Honestly there's no way to answer your question. There are so many variables that make up how FCP X "feels" on a given machine.
All I can say is that I survived on a 2008 iMac core 2 duo with 4GB ram. It was painful at times, but I survived.
If you're going with that notebook, I'd highly recommend getting a SSD in there and bumping the RAM later if you need to.
Don't expect constant real-time rendering with tons of effects; you just want to be able to edit without the hard drive throwing a fit.
yeah i'm planning to get that. thx. i'll try that.
The early 2011 model supports 16GB of RAM. So get that then upgrade to the biggest Samsung SSD you can afford and you'll have a very decent rig for FCP X. The 2011 Sandy Bridge MBPs are still comparable in performance to the latest MBPs. CPU wise. You get 4 cores and 8 threads. The AMD GPU isn't terrible by any means either and supports Open CL.
Add an SSD+RAM upgrade and you're pretty much set. Do note that the 2011 MBPs generate notable heat though since the chips are built on 32nm and they were the first models to shove a Quad Core CPU iand 40nm GPU in a Unibody enclosure.
I also strongly advice you to get Applecare.
This is not possible if the 1-year warranty is expired on the macbook.
Seeing as how it's a 2011 macbook, Applecare is probably not available for purchase anymore.
I mentioned it carefully because I was just reading where someone bought a "new/unopened/never been used" 2010 mbp.. don't ask me how. Supposedly the year-long warranty begins when you open it, so..
There are way too many variables - are you editing 4k footage or something off of your iPhone?
To put things in perspective I edit short 1080P videos (From a T2i, so decent bitrate) on my 2012 rMBP 13". It is not perfect, but I was able to do a bit of green screen stuff without too much hassle (And this was six shots masked out and layered on to a background. By the end it was getting quite choppy, but I made it through.) Just basic splicing and sequencing with some color correction is no problem.
I would think the dedicated graphics card would help with the rendering, so if you are doing similar stuff you should be fine.
well since late 2011 mbp 15'' 2.2 ghz comes with 3000 type graphic..i wouldn't know if it's still good.
Depends on how it was configured. My late 2011 17" is a BTO - CPU upgrade, with 1GB HD6770M.
I use FCPX with no issues, 16GB 1600Mhz ram + 1.25TB of SSD.
is it possible to upgrade the processor of mbp 2011?
Yes, it is, but it is *very* likely beyond most's capabilities. The processor is soldered in place - you would need to desolder the old, and have a ball solder array to install the new.
another word..don't risk it.
Not unless you have the equipment and experience, lol.
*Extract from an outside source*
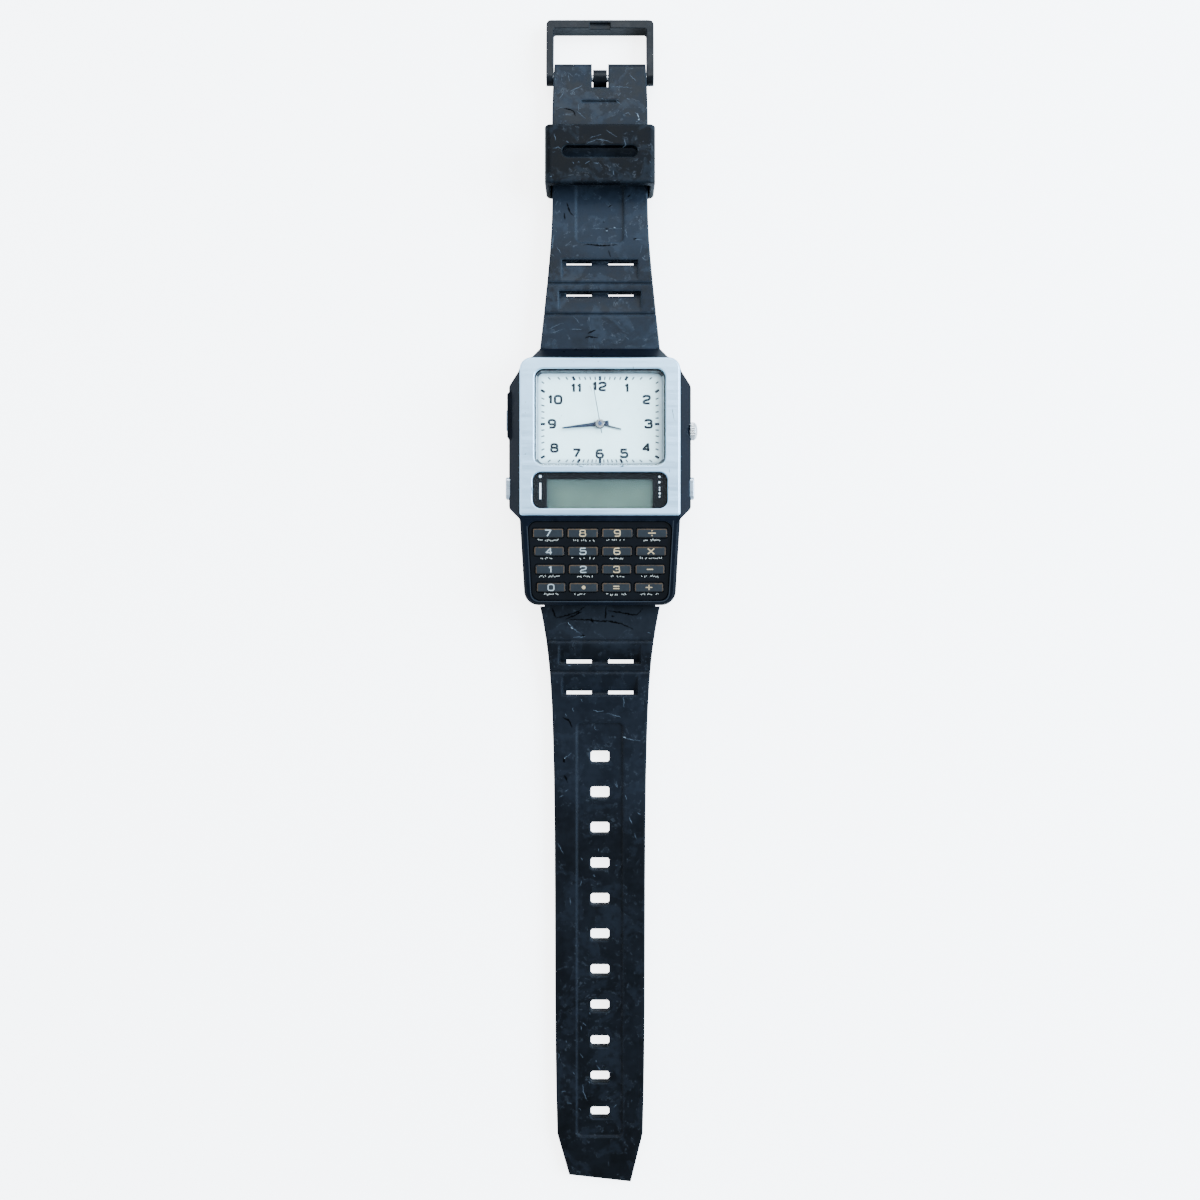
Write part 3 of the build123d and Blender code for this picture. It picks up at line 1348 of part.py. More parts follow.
# Keeper
with BuildPart() as strap_keeper:
    with BuildSketch(Plane.XZ.offset(-keeper_y - keeper_length / 2)):
        with Locations((0, keeper_height / 2)):
            RectangleRounded(keeper_width, keeper_height, keeper_corner)
        with Locations((0, (keeper_floor + keeper_height - keeper_top) / 2)):
            RectangleRounded(keeper_width - 2 * keeper_side, keeper_height - keeper_top - keeper_floor,
                             keeper_inner_corner, mode=Mode.SUBTRACT)
    extrude(amount=keeper_length)
    with BuildSketch(Plane.XY.offset(keeper_height - keeper_top - cut_overrun)):
        with Locations((0, keeper_y + keeper_slot_offset)):
            SlotOverall(keeper_slot_length, keeper_slot_width)
    extrude(amount=keeper_top + 2 * cut_overrun, mode=Mode.SUBTRACT)
    keeper_ends = strap_keeper.faces().filter_by(Axis.Y).group_by(Axis.Y)
    chamfer([face.outer_wire().edges() for face in keeper_ends[0] + keeper_ends[-1]], keeper_edge)
save(strap_keeper, "strap_keeper")
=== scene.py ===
"""Calculator watch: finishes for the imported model, its printing and the small forms that carry its look.

Sizes are in millimetres, as in the model, and become metres where a mesh is filled.
X runs toward the crown, Y toward the buckle half of the strap, and Z up through the dial.
"""

from __future__ import annotations

import json
import logging
from dataclasses import dataclass, field
from enum import Enum
from functools import cache
from typing import Any, Sequence

import bpy
import numpy as np
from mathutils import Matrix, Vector

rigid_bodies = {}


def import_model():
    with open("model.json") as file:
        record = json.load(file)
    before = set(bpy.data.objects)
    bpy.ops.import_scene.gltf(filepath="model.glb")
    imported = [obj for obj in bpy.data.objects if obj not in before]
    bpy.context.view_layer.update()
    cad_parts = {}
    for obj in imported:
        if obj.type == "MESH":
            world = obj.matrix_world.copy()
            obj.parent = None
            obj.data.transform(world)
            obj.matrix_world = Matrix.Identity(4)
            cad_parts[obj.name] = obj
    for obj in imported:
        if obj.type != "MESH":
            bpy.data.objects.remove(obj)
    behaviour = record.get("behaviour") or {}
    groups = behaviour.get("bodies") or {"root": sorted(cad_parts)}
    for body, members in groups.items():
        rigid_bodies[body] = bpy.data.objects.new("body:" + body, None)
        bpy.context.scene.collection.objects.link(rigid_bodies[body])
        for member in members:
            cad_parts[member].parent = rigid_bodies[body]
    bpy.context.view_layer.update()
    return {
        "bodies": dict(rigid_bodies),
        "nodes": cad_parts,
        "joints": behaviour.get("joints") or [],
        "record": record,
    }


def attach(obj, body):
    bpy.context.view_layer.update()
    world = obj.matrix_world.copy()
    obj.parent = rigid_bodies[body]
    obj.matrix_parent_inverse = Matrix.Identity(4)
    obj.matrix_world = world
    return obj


log = logging.getLogger("watch")
MM = 0.001
Array = np.ndarray
Colour = tuple[float, float, float]
Socket = bpy.types.NodeSocket
Lines = tuple[tuple[float, ...], ...]
Pair = tuple[float, float]
Place = tuple[float, float, float]
Shell = tuple[Array, list[list[int]]]
TINY = 1e-9
NEARLY_HALF = 0.49
PRINT_HEIGHT = 0.015


# Meshes


@dataclass(frozen=True)
class Level:
    """A flat place to lay print on: an origin, and a tilt in degrees about X."""

    origin: Place = (0.0, 0.0, 0.0)
    tilt: float = 0.0

    def place(self, flat: Array, heights: Array) -> Array:
        """Carry flat points to the model.

        At the tilt t a point (u, v) at the height h goes to
        origin + (u, v cos t - h sin t, v sin t + h cos t).

        Args:
            flat: Points (..., 2) on the level.
            heights: Heights (...) above it.

        Returns:
            Points (..., 3) in millimetres.
        """
        turn = np.radians(self.tilt)
        along = np.stack([flat[..., 0], flat[..., 1] * np.cos(turn), flat[..., 1] * np.sin(turn)], axis=-1)
        lift = np.stack([np.zeros_like(heights), -heights * np.sin(turn), heights * np.cos(turn)], axis=-1)
        return np.asarray(self.origin) + along + lift


@dataclass(frozen=True)
class Slope(Level):
    """The top of a strap half: a chain of places along Y with their heights."""

    chain: tuple[Pair, ...] = ()

    def place(self, flat: Array, heights: Array) -> Array:
        """Carry flat points to the model: (u, v, h + height of the chain at |v|).

        Args:
            flat: Points (..., 2) seen from above.
            heights: Heights (...) over the strap's top.

        Returns:
            Points (..., 3) in millimetres.
        """
        reach, rise = np.array(self.chain).T
        level = np.interp(np.abs(flat[..., 1]), reach, rise)
        return np.concatenate([flat, (level + heights)[..., None]], axis=-1)


def fill_mesh(name: str, points: Array, faces: list[list[int]], smooth: bool = False) -> bpy.types.Object:
    """Make a mesh object at the origin from points in millimetres.

    Args:
        name: Name of the piece.
        points: Points (n, 3) in millimetres.
        faces: Corner numbers of each face.
        smooth: Whether the faces are shaded smooth.

    Returns:
        The new object, linked to the scene.
    """
    mesh = bpy.data.meshes.new(name)
    mesh.from_pydata((points * MM).tolist(), [], faces)
    mesh.validate()
    mesh.polygons.foreach_set("use_smooth", np.full(len(mesh.polygons), smooth))
    piece = bpy.data.objects.new(name, mesh)
    bpy.context.scene.collection.objects.link(piece)
    return piece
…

haha exactly...well i guess if it runs okay then i wouldn't have to worry about it...unless i get more rams.
Don't you think that if asked "Is it possible to upgrade the CPU" the better answer is, "no?"
I mean, isn't it clear that this CPU is possible to upgrade:
and this one isn't?
I mean, why don't we just say that the GPU can be upgraded while we're at it? I mean if you have the equipment and experience, upgrading the Iris Pro is totally doable!
You can upgrade a BGA1224 Sandy Bridge to a BGA1224 Ivy Bridge, which will yield an HD4000 for internal graphics.
Haswell, on the other hand, is FCBGA1364. So no, you can not upgrade to Iris Pro graphics.
If I could get my hands on a 3820QM, you can bet your bottom dollar I'd upgrade my 2860QM in a heartbeat!
Besides, I'd then have the only 17" Ivy Bridge MBP in existence. No idea if AMD makes a pin compatible GPU higher than the HD6770M.
I never said you could upgrade a BGA1224 to a FCBGA1364.
But if you had the right equipment and experience, you could.
No, that's an improbable upgrade. You'd have to design and build your own custom logic board to handle the socket.
Whereas you could cut the epoxy, remove the Sandy Bridge CPU and install an Ivy Bridge CPU of the same package without a bunch of difficulty - just need the right equipment
it's unfortunate that processor can't be upgraded like MP...
I'd say it's a reasonable trade off for portability.
I have an early 2011 with a 2.0 in it. Has 16gigs ram and uses around 7.5 gigs when I have FCPX, Chrome, and other little things....
I turned off auto render as well, just because i hated the constant labor it was performing. But now that im running more ram, I may turn it back on.